• [What you should do]: Take the entries below and print only the lines from the one with "Keep writing the Blender code" through the one with "grid[:-1, 1:]], axis=2)", exactly as they stand, both ends included.

• [Records to use]:
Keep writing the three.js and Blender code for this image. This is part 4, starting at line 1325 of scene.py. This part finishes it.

* * *

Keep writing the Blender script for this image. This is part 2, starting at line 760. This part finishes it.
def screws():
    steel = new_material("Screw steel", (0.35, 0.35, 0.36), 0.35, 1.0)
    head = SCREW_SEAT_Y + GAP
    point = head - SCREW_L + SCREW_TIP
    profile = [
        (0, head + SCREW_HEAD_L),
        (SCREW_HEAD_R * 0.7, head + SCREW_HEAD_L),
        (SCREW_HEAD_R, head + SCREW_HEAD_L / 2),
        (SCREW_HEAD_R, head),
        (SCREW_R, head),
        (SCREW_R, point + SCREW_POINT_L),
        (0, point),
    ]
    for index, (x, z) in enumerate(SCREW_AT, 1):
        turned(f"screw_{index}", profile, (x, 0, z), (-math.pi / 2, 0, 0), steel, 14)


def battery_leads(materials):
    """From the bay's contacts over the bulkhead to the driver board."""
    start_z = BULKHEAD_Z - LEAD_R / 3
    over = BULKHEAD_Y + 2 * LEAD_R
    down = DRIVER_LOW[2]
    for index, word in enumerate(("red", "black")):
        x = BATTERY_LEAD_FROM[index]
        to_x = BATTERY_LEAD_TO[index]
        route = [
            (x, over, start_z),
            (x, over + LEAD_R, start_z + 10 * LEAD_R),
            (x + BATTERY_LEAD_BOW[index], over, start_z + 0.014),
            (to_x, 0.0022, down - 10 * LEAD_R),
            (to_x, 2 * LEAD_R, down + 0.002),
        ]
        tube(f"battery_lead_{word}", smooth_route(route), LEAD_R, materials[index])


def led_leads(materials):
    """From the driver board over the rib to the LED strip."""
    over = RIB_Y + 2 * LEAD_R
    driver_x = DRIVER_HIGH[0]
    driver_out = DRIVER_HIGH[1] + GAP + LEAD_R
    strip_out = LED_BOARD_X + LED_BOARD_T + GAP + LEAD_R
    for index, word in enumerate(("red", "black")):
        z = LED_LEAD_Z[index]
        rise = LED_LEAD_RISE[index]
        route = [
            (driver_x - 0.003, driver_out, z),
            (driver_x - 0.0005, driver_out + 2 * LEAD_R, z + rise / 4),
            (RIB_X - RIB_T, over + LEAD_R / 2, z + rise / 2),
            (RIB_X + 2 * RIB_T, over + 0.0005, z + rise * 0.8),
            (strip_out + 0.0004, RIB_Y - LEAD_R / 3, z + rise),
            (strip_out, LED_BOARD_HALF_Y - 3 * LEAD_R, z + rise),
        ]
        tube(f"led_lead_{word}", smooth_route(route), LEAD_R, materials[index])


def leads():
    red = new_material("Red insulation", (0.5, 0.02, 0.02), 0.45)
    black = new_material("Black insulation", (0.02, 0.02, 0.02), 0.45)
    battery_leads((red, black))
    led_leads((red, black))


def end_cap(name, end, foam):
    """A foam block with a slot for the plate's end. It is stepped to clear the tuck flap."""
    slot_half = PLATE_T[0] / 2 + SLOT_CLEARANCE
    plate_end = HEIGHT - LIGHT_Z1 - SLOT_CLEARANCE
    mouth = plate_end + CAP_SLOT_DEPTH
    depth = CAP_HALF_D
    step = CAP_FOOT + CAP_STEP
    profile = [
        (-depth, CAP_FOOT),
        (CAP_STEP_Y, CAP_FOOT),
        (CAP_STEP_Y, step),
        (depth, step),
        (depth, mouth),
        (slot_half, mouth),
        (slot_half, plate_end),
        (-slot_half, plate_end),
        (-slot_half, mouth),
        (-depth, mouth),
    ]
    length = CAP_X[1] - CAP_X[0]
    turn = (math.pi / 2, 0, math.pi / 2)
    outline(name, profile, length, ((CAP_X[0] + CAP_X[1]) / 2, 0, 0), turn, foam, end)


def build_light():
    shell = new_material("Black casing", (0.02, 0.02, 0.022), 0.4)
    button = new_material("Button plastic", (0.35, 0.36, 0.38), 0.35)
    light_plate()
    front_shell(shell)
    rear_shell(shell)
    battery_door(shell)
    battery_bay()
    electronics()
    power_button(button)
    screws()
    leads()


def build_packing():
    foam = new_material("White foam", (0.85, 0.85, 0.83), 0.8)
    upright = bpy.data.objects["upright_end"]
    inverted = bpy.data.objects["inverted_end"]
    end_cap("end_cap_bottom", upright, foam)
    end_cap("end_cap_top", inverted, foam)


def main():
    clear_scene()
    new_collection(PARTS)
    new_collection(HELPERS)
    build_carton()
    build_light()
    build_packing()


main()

--

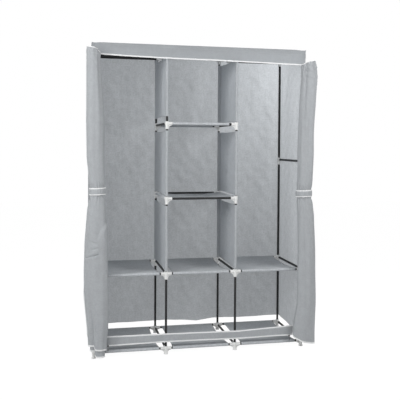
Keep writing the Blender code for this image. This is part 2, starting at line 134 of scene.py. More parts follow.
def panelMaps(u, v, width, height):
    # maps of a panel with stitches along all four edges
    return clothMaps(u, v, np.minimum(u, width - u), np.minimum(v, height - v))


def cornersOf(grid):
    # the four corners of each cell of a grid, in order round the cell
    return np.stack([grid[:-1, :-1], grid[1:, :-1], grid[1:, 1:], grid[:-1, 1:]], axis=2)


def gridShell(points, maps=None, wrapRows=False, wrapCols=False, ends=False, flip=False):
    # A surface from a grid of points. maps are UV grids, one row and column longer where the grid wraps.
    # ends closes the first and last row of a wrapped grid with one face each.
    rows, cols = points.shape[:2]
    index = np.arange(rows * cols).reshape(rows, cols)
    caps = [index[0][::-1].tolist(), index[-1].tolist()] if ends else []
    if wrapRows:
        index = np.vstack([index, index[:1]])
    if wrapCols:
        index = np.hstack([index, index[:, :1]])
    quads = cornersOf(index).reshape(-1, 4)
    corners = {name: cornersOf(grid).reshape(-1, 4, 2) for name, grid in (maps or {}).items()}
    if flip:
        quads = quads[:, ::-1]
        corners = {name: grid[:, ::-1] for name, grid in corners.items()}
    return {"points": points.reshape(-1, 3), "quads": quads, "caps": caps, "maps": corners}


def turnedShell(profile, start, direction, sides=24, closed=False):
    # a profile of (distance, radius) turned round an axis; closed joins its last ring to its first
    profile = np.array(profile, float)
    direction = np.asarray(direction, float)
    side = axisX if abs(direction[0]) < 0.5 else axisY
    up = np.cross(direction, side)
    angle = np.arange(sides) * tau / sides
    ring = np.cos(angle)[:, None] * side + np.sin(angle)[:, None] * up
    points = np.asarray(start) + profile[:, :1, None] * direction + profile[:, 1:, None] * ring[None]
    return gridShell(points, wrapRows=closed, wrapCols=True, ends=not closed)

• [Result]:
Keep writing the Blender code for this image. This is part 2, starting at line 134 of scene.py. More parts follow.
def panelMaps(u, v, width, height):
    # maps of a panel with stitches along all four edges
    return clothMaps(u, v, np.minimum(u, width - u), np.minimum(v, height - v))


def cornersOf(grid):
    # the four corners of each cell of a grid, in order round the cell
    return np.stack([grid[:-1, :-1], grid[1:, :-1], grid[1:, 1:], grid[:-1, 1:]], axis=2)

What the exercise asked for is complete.